No. It's what is, not how we justify it. An Islamic state believes its laws are grounded in the absolute. We believe that there are self evident truths and rights, derived from an unnamed Creator, that we're born with. None of us can objectively demonstrate the truth of our propositions.
You don't mean that. You mean if I loose my hold on a claim of absolute truth I have no more right than the next fellow. Of course at that point I have as much right as any fellow and no inherent obligation to honor the wishes of any other.
No, which is why you should either quote me or not speak for me. What I wrote was, "The punishment advanced is the least cruel infringement upon right that we can envision while still carrying the punitive weight of social/legal censure." I'm explaining something to you. I'm not originating it.
Our law has boundaries for what can be done punishing in the name of the state and that it doesn't adopt an eye for an eye as the operating principle. We use means aimed at reformation and reflection, as well as punishment in the degree of impairment of rights and absent state sanctioned torture. If that disappoints our sense of justice then I'd suggest you examine the why of it.
You're entitled. It's a long argument with a lot of facets. It isn't, however, more than tangential to my point and it deserves more than a sidebar.
I am going to make things simple by answering all of this with the following:
As so often seems to happen when you and I converse, I have asked a very broad question: could, in principle, the law permit a husband to beat his spouse for such and such reasons?
You have, reasonably or unreasonably, answered "no," and you have justified yourself by appealing to US legal principles. Fair enough.

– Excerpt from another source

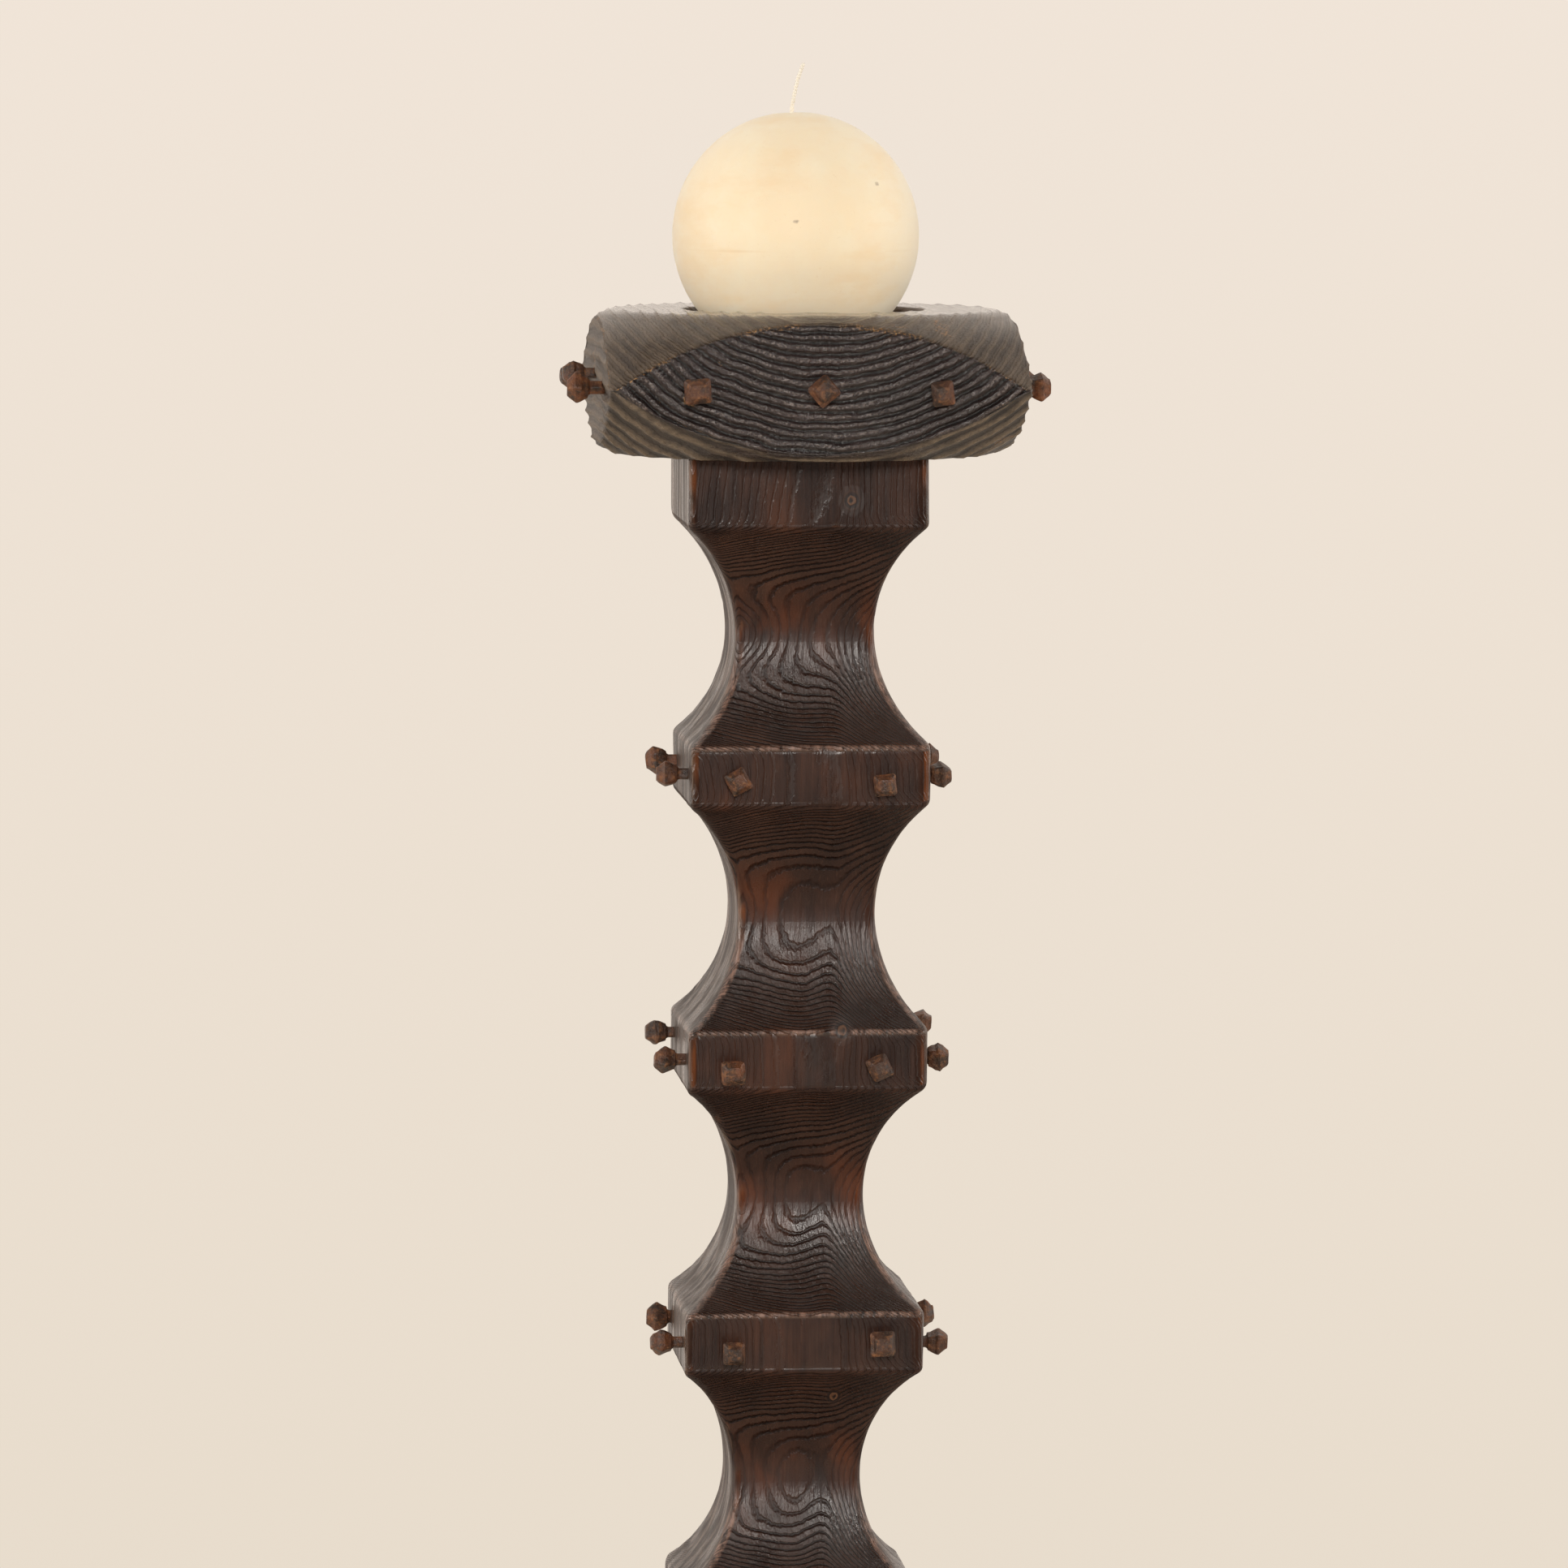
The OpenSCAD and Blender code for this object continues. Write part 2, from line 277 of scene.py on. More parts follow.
def post_fields(p):
    """Ring number, tone and distance from a knot of the post's timber at points p."""
    x, y, z = p[..., 0], p[..., 1], p[..., 2]
    depth = POST_TOP - z
    wander = np.stack([0 * z, 0 * z, z], -1)
    px = np.interp(depth, PITH_DEPTHS, PITH_X) + 1.5 * noise(wander, 70, 3)
    py = PITH_Y + 4.0 * noise(wander, 120, 4)
    side = flare(z)
    calm = 0.25 + 0.75 * side ** 2
    # the rings aren't round: to the pith's right they run on level, and on the flares they bend less
    reach = np.interp(depth, [0, 112, 150], [0.95, 0.95, 1.25]) * (1 - 0.5 * side ** 2)
    r = np.hypot(reach * np.minimum(x - px, 0), y - py)
    first = np.exp(-((depth - 72) / 34) ** 2)     # 1 in the first neck, where the seam is faint
    r = r - 0.06 * x * first
    waves = 0.4 * noise(p, [11, 11, 13], 12) + 0.16 * noise(p, [3.5, 3.5, 5], 13)
    r = r + 1.2 * fractal(p, [36, 36, 44], 11) + calm * waves
    # the rings fold over the seam, and fall away to its right
    front = smooth(5, -12, y)
    past_seam = x - (SEAM_X + 1.6 * noise(wander, 60, 5))
    fold = (1.3 + 1.1 * side) * (1 - 0.75 * first) * np.exp(-(np.minimum(past_seam, 0) / SEAM_HALF) ** 2)
    beyond = 0.5 * (past_seam + np.hypot(past_seam, SEAM_TURN))
    r = r + front * (fold - (0.5 + 0.3 * side) * (1 - 0.3 * first) * beyond)
    near = np.full_like(r, FAR_FROM_KNOT)
    for kx, kz, kr in KNOTS:
        d = np.hypot((x - kx) * 1.05, (z - (POST_TOP - kz)) * 0.9) + 0.25 * noise(p, 2.5, 31)
        r = r + front * 1.5 * np.exp(-d / (kr * 1.6))
        near = np.minimum(near, d / kr + FAR_FROM_KNOT * (1 - front))
    number = uneven(r, RING_WIDTH, 21)
    tone = fractal(p, [22, 22, 70], 51)
    return number, tone, near


def post_rows(z_high, z_low, step):
    """Heights from z_high down to z_low, evenly spaced along the scalloped surface."""
    fine = np.arange(z_high, z_low, -0.05)
    w = half_width(fine, 0)
    length = np.concatenate([[0], np.cumsum(np.hypot(np.diff(fine), np.diff(w)))])
    count = int(length[-1] / step) + 1
    return np.interp(np.linspace(0, length[-1], count), length, fine)


POST_CORNER = 3.6      # the post's worn corners, as a radius
CORNER_STEPS = 5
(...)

But that answer doesn't really get at my question. Granted that the law says what it does, and granted that the the US has the faulty legal principles that it does (and faulty they must be, since they are based on modern political philosophy (*cough*Locke*cough*)), could the law and the legal principles be different and still be just?
That is a question that you cannot answer as a black letter lawyer.
You will, of course, appeal to the modern conception of "rights," and I'll dismiss them offhand as modern innovations.
Do you have anything else?
And even more importantly, it doesn't get to the real root of what I'm after.
What does the woman deserve? What punishment is proportionate to the injustice she has committed against her husband and against the State? Do you think that, abstractly speaking, and apart from any consideration of modern Western law, death is not and cannot be proportionate to her crime?
But of course, as a Christian, you are not entitled to say that. You must say otherwise.
It's a prima facie case that someone wronged should not be judge and jury. I'm more concerned with the operating principle than whether or not you can fashion a particular hypothetical to meet your ends.
I'm unwilling to admit the principle universally speaking. The reason you wouldn't want the offended party as judge and jury is because his partiality in the case would prevent him from treating the other person fairly. However, two points must be noted here:
1. There is no question about the matter of fact.
2. If his "natural" inclination, given his partial mindset, is precisely in accord with what the offender deserves, then there is simply no possibility of him going astray.
Do you fear that he'll beat her too much? Too harshly? But the assumption under which we are working is that she deserves to die a painful death by being beaten.
Do you realize what the mitigation actually was? An aberrant mental state. It's not a stamp of approval on the behavior.
There's a world of difference between recognizing that in a moment a man or woman may be overwhelmed and act in an unpremeditated rage, for which they will receive a reduced sentence of incarceration, and sustaining the notion that the still illegal and punishable action is a good idea.
People naturally become angry when they perceive that they have become the victim of an injustice. The perception of a greater injustice, the greater the anger. If the State recognizes that adultery evokes sufficient anger/rage sufficient to cause "an aberrant mental state," in particular, of the kill-y variety, it thereby recognizes the immense injustice done by the adulteress...injustice which, at least in principle, could merit death, in fact.
Rather, sex isn't intrinsically evil. Rape is. Beating someone isn't intrinsically evil. Battery is.
Let us assume that you are correct. Then wherein lies your objection? I say not that a batterer should be battered, but that the State may flog him (i.e., beat/strike/whip, etc. him as punishment for crime).
No idea what you mean by that.
The State and the individual are two different things. The State has care over the whole political society, works for the good of the whole, the maintenance of justice with respect to the whole, has authority over the whole, and has a right of vengeance for the sake of justice.
The individual? Not so much.
The State and the individual aren't morally permitted to do the same kinds of things.
Not really. The modern notion of right is mostly about including the woman, though men have been forbidden to act certain ways toward their wives in antiquity and Christianity has some fairly strong things to say about how we are to behave. Ways inconsistent with berating and degrading and treating a wife as property.
1. So according to Christianity, it's not true that "a woman's body is not her own, but is her husbands," huh? Is that what you are saying?
2. That's not the modern notion of right. The modern notion of right is: "Here is x, y and z to which I am entitled. It's up to you to prove that I can't do so and so." The ancient notion of right is justice.
You'll tell me that a woman has a right to bodily integrity, and this precludes the possibility of her being beaten by her husband.
I'll tell you that the woman is guilty of a grave injustice, and all such people have an objective right to receive punishment proportionate to their crimes.